Jose Meléndez, pianist/director. Meléndez holds a B.M. in piano performance from the Conservatorio de Música de Puerto Rico and a master of music degree in piano accompanying and coaching from Westminster Choir College of Rider University. He is a frequent guest artist at the University of Hawaii, where he has presented master classes on the art of collaboration.

Aria: A piece for a solo singer, male or female.
Baritone: The male singing voice, in between the tenor and bass male ranges. A baritone often portrays the villain, the tenor’s rival in love, or his best pal.
Bass: The lowest male singing voice. Often bass voices play authority figures such as fathers, monarchs, priests or even the devil. Sometimes in comic operas, the bass portrays a buffoon.
Bel canto: Literally means “beautiful singing” in Italian and was developed mostly in the 17th 18th, and 19th centuries. It was known as Italian courtly solo singing. Its emphasis is on the brilliance of sound with an almost consistent vibrato. Maria Callas was one of the world’s most famous bel canto singers, and composers like Donizetti, Bellini, and Verdi are considered part of the bel canto era.
Coloratura: An elaborate ornamentation of a vocal melody in which an operatic singer will add decorative embellishments and flourishes.
Contralto: The lowest female voice. They often play female villains. There can also be contralto roles written for men with higher voices.
Diva: Literally “goddess,” an important female opera star, often called a prima donna.

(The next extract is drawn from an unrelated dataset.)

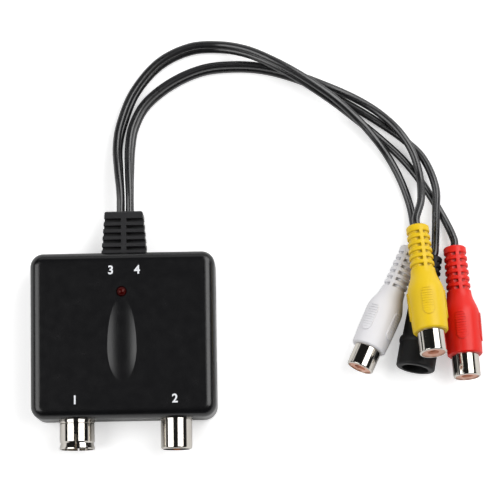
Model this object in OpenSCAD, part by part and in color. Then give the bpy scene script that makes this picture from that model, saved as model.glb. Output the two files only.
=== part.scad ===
// RF modulator: a two-shell plastic box with two aerial connectors at the front and, at the back, a
// moulded cable boot with four short leads that end in three phono jacks and one power socket.
// Origin: on the supporting surface, under the middle of the box with its connectors and boot.
// X runs to the right, Y from the aerial connectors to the cable boot, Z up. All sizes in millimetres.

/* [Housing] */
// Width of the housing
body_w = 56; // [54:0.5:62]
// Length of the housing from front wall to back wall
body_l = 50.4; // [49:0.2:58]
// Height of the closed housing
body_h = 15.6; // [15.2:0.1:18]
// Wall thickness of both shells
wall = 1.6; // [1.4:0.1:1.8]
// Radius of the upright corners
corner_r = 4; // [3.4:0.1:6]
// Radius of the rounded upper edge
top_edge_r = 3.1; // [2:0.1:3.3]
// Radius of the rounded lower edge
bottom_edge_r = 2; // [1.8:0.1:3]
// Thickness of the locating lip on the lower shell
lip_t = 0.7; // [0.5:0.05:0.9]
// Height of the locating lip above the seam
lip_h = 1.2; // [0.8:0.1:2]
// Length of each latch window along the side wall
latch_l = 7.1; // [5:0.1:9]
// Height of each latch window below the seam
latch_h = 1.9; // [1.4:0.1:2.4]
// Distance between the two latch windows of one side wall
latch_pitch = 23.4; // [16:0.2:28]
// Thickness of a latch tongue
tongue_t = 1; // [0.8:0.1:1.2]

/* [Top ornament and lamp] */
// Distance from the front wall to the rounded end of the raised leaf
leaf_inset = 11; // [8:0.2:16]
// Greatest width of the leaf
leaf_w = 8.8; // [6:0.2:11]
// Height of the leaf's crown above the top face
leaf_rise = 0.5; // [0.3:0.05:0.8]
// Distance from the lamp's axis to the leaf's pointed end
leaf_gap = 1.8; // [1.7:0.1:3]
// Diameter of the status lamp
led_d = 3; // [2:0.1:4]
// Length of the status lamp
led_l = 5.3; // [4:0.1:6]
// Height of the lamp's dome above the top face
led_rise = 0.9; // [0.3:0.1:1.4]
// Distance from the back wall to the lamp's axis
led_inset = 12.2; // [10:0.1:14]

/* [Aerial connectors] */
// Distance of the aerial input's axis from the left side wall
in_inset = 13.5; // [12.5:0.1:15]
// Distance of the aerial output's axis from the right side wall
out_inset = 12.4; // [11.5:0.1:15]
// Outer diameter of the input's sprung sleeve
in_d = 10.8; // [10.6:0.1:11]
// Bore of the input's sleeve, which takes the plug's sleeve
in_bore = 9.6; // [9.55:0.05:9.8]
// Reach of the input's sleeve in front of the housing
in_reach = 8.8; // [7.5:0.1:9]
// Outer diameter of the output's sleeve
out_d = 9.5; // [9.4:0.05:9.55]
// Bore of the output's sleeve
out_bore = 8.2; // [8:0.1:8.4]
// Reach of the output's sleeve in front of the housing
out_reach = 9.2; // [9:0.1:10]
// Diameter of the output's centre pin
pin_d = 2.35; // [2.3:0.05:2.4]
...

Grand opera: Spectacular opera
Libretto: The book or text of an opera
Mezzo soprano: The middle female singing voice. Mezzos usually portray villains or seductive anti-heroines.
Neapolitan opera: Opera and songs famous mainly in the 18th century that originated in Naples. Alessandro Scarlatti is an example of a Neapolitan opera composer.
Opera buffa: Comic opera
Opera seria: Serious opera
Soprano: The highest type of female voice
Tenor: The highest, natural male voice. They usually play romantic heroes.